Ya. We are living now in a very different situation, not like 10 years ago or 20 years ago. Now we have to be very smart in making our reports.
You come from Medan in Sumatra, and the north of Sumatra is probably the most strongly Muslim part of Indonesia. What is the role of media in promoting a culture of peace and tolerance in societies that are very devout and quite homogeneous?
I am proud of Sumatra and Medan because it is the real melting pot of Indonesia. Even more than Jakarta. In Medan, people were born there, raised and live there. You cannot easily find a family who, from the great grandfather to the great grandchildren, are the same religions or tribes. You will find a mix. So I am proud of that.
But lately I find that there is also a threat to this society. Now we have gadgets and open communication which means we can underline our differentiation. So now we stick to our own group, or to what you think is your own group.
So I am very worried, and that is why I created the School of Democracy in Medan, and MedanBagus, to try to bring the idea of Medan as a melting pot.
So they promote values like diversity?
Ya, I ask them to do that. Otherwise by having these gadgets in your hand, you can easily believe that you are different from your neighbours.

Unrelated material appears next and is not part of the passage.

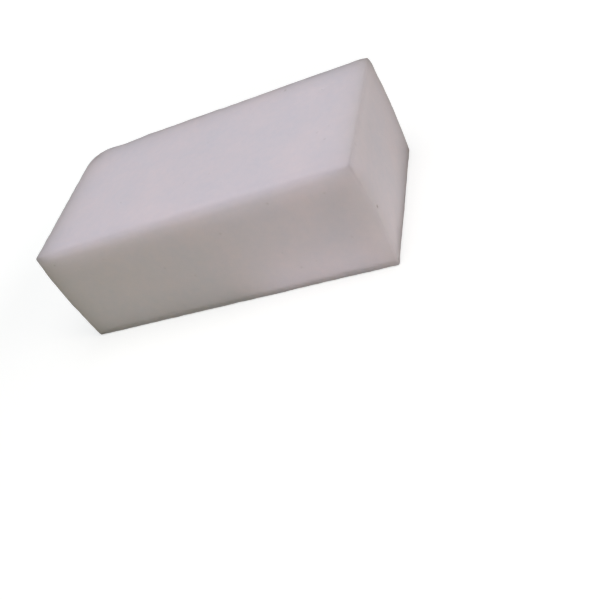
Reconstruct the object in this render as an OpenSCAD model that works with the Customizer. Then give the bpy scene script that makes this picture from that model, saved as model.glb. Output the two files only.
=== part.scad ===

I am not suggesting us to go back to the authoritarian regime. When I was in university in Bandung, it was in the mid 1990s, we dreamt of the day when we have maximum access to media and information because we believed that by having maximum access each individual in Indonesia will value, will be proud of, the idea of Indonesia. Now we have access, but we are heading to another direction. We are tending to make a block between us. I get that sense. I am not saying we have to go back to authoritarian regime, because in authoritarian regime you can make a nation, you can make a state, by power, by military force, but that’s not the idea.
It’s not genuine.
It’s not genuine. You have to dialogue. You have to dialogue. But in that dialogue you need someone to maintain the border, otherwise people will get to what Thomas Hobbes said, bellum omnium contra omnes, all against all.